#### YOUR OBJECTIVE:
Output all of the data below exactly as given.

## start EXERCISE INPUTS

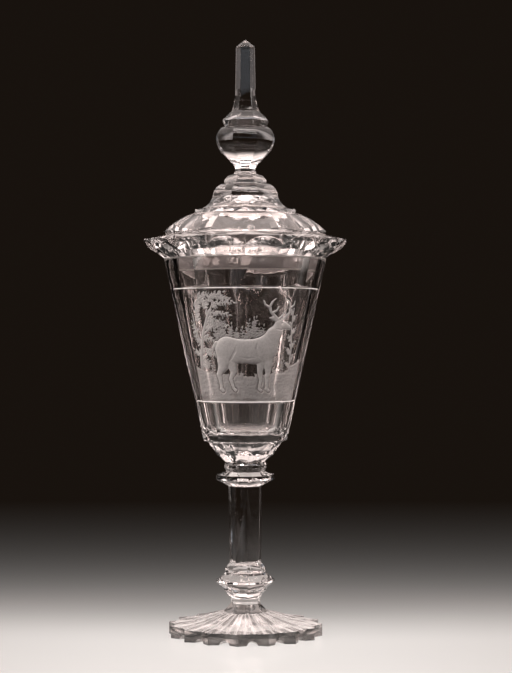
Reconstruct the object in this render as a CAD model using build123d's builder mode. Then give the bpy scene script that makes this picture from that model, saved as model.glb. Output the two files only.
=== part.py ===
from build123d import *
from math import atan2, cos, degrees, hypot, radians, sin, tan
from itertools import pairwise
import os

# A tall covered goblet of clear cut glass: petal foot, eight-sided stem, conical bowl with a raised
# front panel for engraving, and a loose domed cover with a sixteen-lobed brim and a faceted finial.
# Millimetres. +Z is up, the origin is the centre of the foot's resting face, and the goblet's front
# ridge lies on -Y.

# Cutting pattern
SIDES = 8               # facets round the stem, bowl and cover
LOBES = 16              # petals of the foot and lobes of the brim
COVER_TURN = -6.0       # how far the loose cover is turned on the rim, degrees

# Foot
FOOT_TIP_RADIUS = 58.3
FOOT_NOTCH_RADIUS = 52.0
FOOT_EDGE_HEIGHT = 9.2
FOOT_MITRE_SHARE = 0.83  # radius of the mitres' valleys as a share of the ridges beside them
FOOT_CROWN_HEIGHT = 12.2
FOOT_CROWN_RADIUS = 40.0
FOOT_COLLET_HEIGHT = 17.6
FOOT_COLLET_RADIUS = 20.5
FOOT_THROAT_HEIGHT = 24.2
FOOT_THROAT_RADIUS = 11.2
FOOT_HEIGHT = 28.0
FOOT_HOLLOW_RADIUS = 38.0
FOOT_HOLLOW_SLOPE = 9.0
FOOT_HOLLOW_DEPTH = 2.2
FOOT_ARCH_RADIUS = 4.2

# Lower knop, from its seat on the foot upwards
KNOP_SEAT_RADIUS = 10.8
KNOP_CUP_RADIUS = 16.4
KNOP_CUP_HEIGHT = 6.2
KNOP_CUP_BAND = 1.3
KNOP_RADIUS = 22.2
KNOP_BELT_HEIGHT = 12.2
KNOP_BELT_WIDTH = 1.7
KNOP_SHOULDER_RADIUS = 16.5
KNOP_SHOULDER_HEIGHT = 18.1
KNOP_BUTTON_RADIUS = 15.4
KNOP_BUTTON_HEIGHT = 19.6
KNOP_BUTTON_WIDTH = 3.1
KNOP_HEIGHT = 27.2

# Stem
STEM_FOOT_RADIUS = 11.8
STEM_HEAD_RADIUS = 12.9
STEM_LENGTH = 57.6

# Collar ring and bead under the bowl
COLLAR_RADIUS = 22.1
COLLAR_UNDERCUT = 4.7
COLLAR_BELT = 3.6
COLLAR_TOP_RADIUS = 16.0
COLLAR_HEIGHT = 10.8
BEAD_RADIUS = 16.1
BEAD_SEAT_RADIUS = 14.2
BEAD_BEVEL = 1.5
BEAD_BELT_HEIGHT = 3.3
BEAD_BELT_WIDTH = 1.8
BEAD_HEIGHT = 7.3

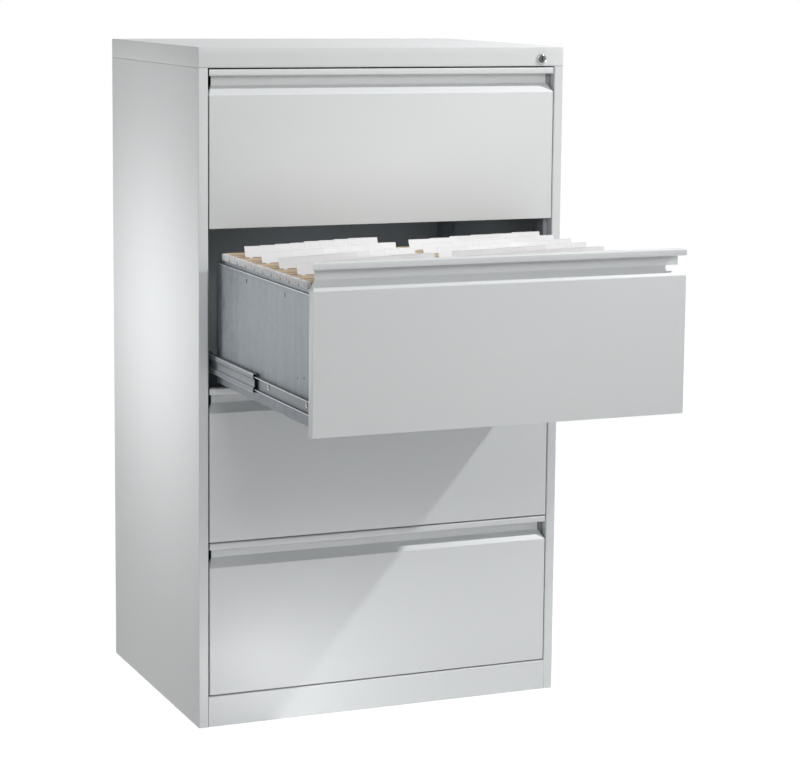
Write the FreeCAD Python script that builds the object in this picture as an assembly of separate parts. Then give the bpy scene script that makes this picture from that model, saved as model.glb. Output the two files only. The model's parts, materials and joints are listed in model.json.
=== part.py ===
import FreeCAD, Part
import math
import os

from FreeCAD import Vector

# Hanging file cabinet with four full-extension drawers, millimetres, +Z up.
# Origin on the floor under the middle of the carcass, +X to the right of someone facing the fronts,
# which look along -Y. Drawer 2, counted from the top, stands fully open at rest.

# Carcass
width = 787.0
depth = 590.0
height = 1357.0
sheet = 1.0
stile = 20.0
stile_return = 20.0
flange = 20.0
cap_height = 40.0
plinth_height = 62.5
plinth_shelf = 21.5
bend_radius = 2.0
cap_corner_radius = 3.0
seam = 0.3

# Uprights that carry the runners
upright_depth = 27.5
upright_width = 34.0
upright_sheet = 1.5
upright_setback = 2.5
slot_width = 4.0
slot_height = 10.0
lower_slot_level = 120.0
upper_slot_level = 200.0

# Drawer fronts
drawers = 4
open_drawer = 2
front_gap = 2.9
front_side_gap = 2.75
front_depth = 20.0
grip_lip = 12.5
grip_lip_return = 4.5
grip_mouth = 19.0
grip_slope = 18.0
grip_depth = 18.0
front_bend = 1.5

# Drawer boxes
travel = 567.0
rear_gap = 15.0
box_lift = 7.8
box_height = 238.0
box_flange = 12.0
ledge = 5.8
upstand = 9.0
back_wrap = 15.0
back_wrap_lift = 67.0
centre_rail_width = 30.0
side_slot = (3.0, 8.0)
side_slot_places = ((400.0, 226.0), (190.0, 226.0))
side_hole = (3.0, 3.0)
side_hole_places = ((123.0, 86.0), (90.0, 91.0))
inner_front_gap = 0.2

# Telescopic runners, seen along the drawer: u counts outwards from the drawer's side
runner_space = 12.7
runner_sheet = 1.2
runner_level = 37.2
runner_setback = 25.0
runner_end_gap = 5.0
outer_height = 45.0
middle_height = 36.0
inner_height = 25.2
middle_setback = 25.0
outer_tip = 4.0
middle_tip = 2.6
inner_tip_gap = 1.0
runner_play = 0.4
runner_bend = 1.0

# Lock with its bar
lock_inset = 50.1
lock_drop = 25.4
lock_flange_radius = 11.0
lock_flange = 2.0
lock_barrel_radius = 9.5
lock_core_radius = 7.0
lock_play = 0.05
lock_barrel = 27.0
lock_core_proud = 0.6
lock_core_tail = 4.0
key_slot = (2.2, 8.0, 6.0)
cam_sheet = 2.5
cam_width = 9.0
bar_lift = 12.0
pin_radius = 2.0
pin_length = 7.5
bar_sheet = 2.0
bar_width = 15.0
bar_face = 2.0
bar_foot_rise = 24.6
bar_play = 0.4
arm_height = 14.0
arm_gap = 2.0
hook_height = 12.0
hook_reach = 12.0
hook_clear = 2.0
catch_level = 105.0
catch_height = 12.0
catch_reach = 9.0
catch_base = 14.0
guide_height = 16.0
guide_wall = 2.5
guide_rise = 235.0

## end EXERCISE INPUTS

#### RESULT FOR THIS TASK:
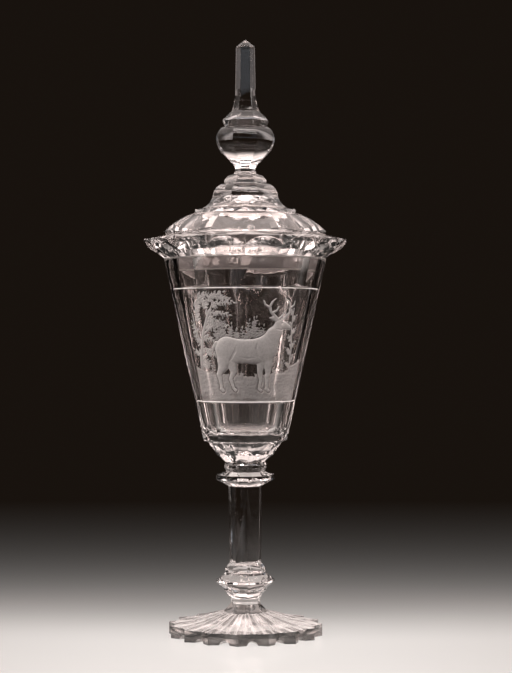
Reconstruct the object in this render as a CAD model using build123d's builder mode. Then give the bpy scene script that makes this picture from that model, saved as model.glb. Output the two files only.
=== part.py ===
from build123d import *
from math import atan2, cos, degrees, hypot, radians, sin, tan
from itertools import pairwise
import os

# A tall covered goblet of clear cut glass: petal foot, eight-sided stem, conical bowl with a raised
# front panel for engraving, and a loose domed cover with a sixteen-lobed brim and a faceted finial.
# Millimetres. +Z is up, the origin is the centre of the foot's resting face, and the goblet's front
# ridge lies on -Y.

# Cutting pattern
SIDES = 8               # facets round the stem, bowl and cover
LOBES = 16              # petals of the foot and lobes of the brim
COVER_TURN = -6.0       # how far the loose cover is turned on the rim, degrees

# Foot
FOOT_TIP_RADIUS = 58.3
FOOT_NOTCH_RADIUS = 52.0
FOOT_EDGE_HEIGHT = 9.2
FOOT_MITRE_SHARE = 0.83  # radius of the mitres' valleys as a share of the ridges beside them
FOOT_CROWN_HEIGHT = 12.2
FOOT_CROWN_RADIUS = 40.0
FOOT_COLLET_HEIGHT = 17.6
FOOT_COLLET_RADIUS = 20.5
FOOT_THROAT_HEIGHT = 24.2
FOOT_THROAT_RADIUS = 11.2
FOOT_HEIGHT = 28.0
FOOT_HOLLOW_RADIUS = 38.0
FOOT_HOLLOW_SLOPE = 9.0
FOOT_HOLLOW_DEPTH = 2.2
FOOT_ARCH_RADIUS = 4.2

# Lower knop, from its seat on the foot upwards
KNOP_SEAT_RADIUS = 10.8
KNOP_CUP_RADIUS = 16.4
KNOP_CUP_HEIGHT = 6.2
KNOP_CUP_BAND = 1.3
KNOP_RADIUS = 22.2
KNOP_BELT_HEIGHT = 12.2
KNOP_BELT_WIDTH = 1.7
KNOP_SHOULDER_RADIUS = 16.5
KNOP_SHOULDER_HEIGHT = 18.1
KNOP_BUTTON_RADIUS = 15.4
KNOP_BUTTON_HEIGHT = 19.6
KNOP_BUTTON_WIDTH = 3.1
KNOP_HEIGHT = 27.2

# Stem
STEM_FOOT_RADIUS = 11.8
STEM_HEAD_RADIUS = 12.9
STEM_LENGTH = 57.6

# Collar ring and bead under the bowl
COLLAR_RADIUS = 22.1
COLLAR_UNDERCUT = 4.7
COLLAR_BELT = 3.6
COLLAR_TOP_RADIUS = 16.0
COLLAR_HEIGHT = 10.8
BEAD_RADIUS = 16.1
BEAD_SEAT_RADIUS = 14.2
BEAD_BEVEL = 1.5
BEAD_BELT_HEIGHT = 3.3
BEAD_BELT_WIDTH = 1.8
BEAD_HEIGHT = 7.3

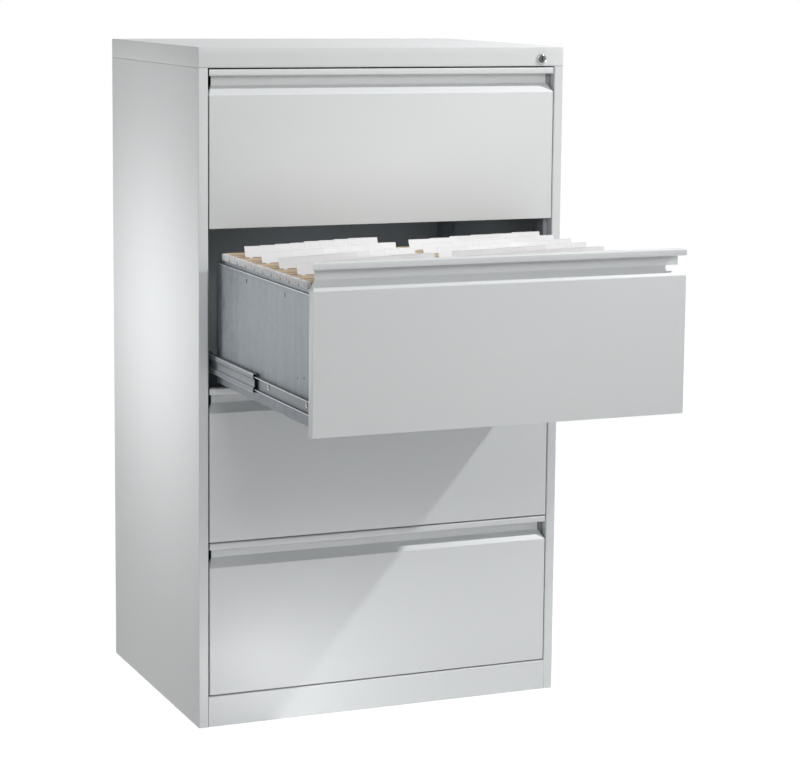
Write the FreeCAD Python script that builds the object in this picture as an assembly of separate parts. Then give the bpy scene script that makes this picture from that model, saved as model.glb. Output the two files only. The model's parts, materials and joints are listed in model.json.
=== part.py ===
import FreeCAD, Part
import math
import os

from FreeCAD import Vector

# Hanging file cabinet with four full-extension drawers, millimetres, +Z up.
# Origin on the floor under the middle of the carcass, +X to the right of someone facing the fronts,
# which look along -Y. Drawer 2, counted from the top, stands fully open at rest.

# Carcass
width = 787.0
depth = 590.0
height = 1357.0
sheet = 1.0
stile = 20.0
stile_return = 20.0
flange = 20.0
cap_height = 40.0
plinth_height = 62.5
plinth_shelf = 21.5
bend_radius = 2.0
cap_corner_radius = 3.0
seam = 0.3

# Uprights that carry the runners
upright_depth = 27.5
upright_width = 34.0
upright_sheet = 1.5
upright_setback = 2.5
slot_width = 4.0
slot_height = 10.0
lower_slot_level = 120.0
upper_slot_level = 200.0

# Drawer fronts
drawers = 4
open_drawer = 2
front_gap = 2.9
front_side_gap = 2.75
front_depth = 20.0
grip_lip = 12.5
grip_lip_return = 4.5
grip_mouth = 19.0
grip_slope = 18.0
grip_depth = 18.0
front_bend = 1.5

# Drawer boxes
travel = 567.0
rear_gap = 15.0
box_lift = 7.8
box_height = 238.0
box_flange = 12.0
ledge = 5.8
upstand = 9.0
back_wrap = 15.0
back_wrap_lift = 67.0
centre_rail_width = 30.0
side_slot = (3.0, 8.0)
side_slot_places = ((400.0, 226.0), (190.0, 226.0))
side_hole = (3.0, 3.0)
side_hole_places = ((123.0, 86.0), (90.0, 91.0))
inner_front_gap = 0.2

# Telescopic runners, seen along the drawer: u counts outwards from the drawer's side
runner_space = 12.7
runner_sheet = 1.2
runner_level = 37.2
runner_setback = 25.0
runner_end_gap = 5.0
outer_height = 45.0
middle_height = 36.0
inner_height = 25.2
middle_setback = 25.0
outer_tip = 4.0
middle_tip = 2.6
inner_tip_gap = 1.0
runner_play = 0.4
runner_bend = 1.0

# Lock with its bar
lock_inset = 50.1
lock_drop = 25.4
lock_flange_radius = 11.0
lock_flange = 2.0
lock_barrel_radius = 9.5
lock_core_radius = 7.0
lock_play = 0.05
lock_barrel = 27.0
lock_core_proud = 0.6
lock_core_tail = 4.0
key_slot = (2.2, 8.0, 6.0)
cam_sheet = 2.5
cam_width = 9.0
bar_lift = 12.0
pin_radius = 2.0
pin_length = 7.5
bar_sheet = 2.0
bar_width = 15.0
bar_face = 2.0
bar_foot_rise = 24.6
bar_play = 0.4
arm_height = 14.0
arm_gap = 2.0
hook_height = 12.0
hook_reach = 12.0
hook_clear = 2.0
catch_level = 105.0
catch_height = 12.0
catch_reach = 9.0
catch_base = 14.0
guide_height = 16.0
guide_wall = 2.5
guide_rise = 235.0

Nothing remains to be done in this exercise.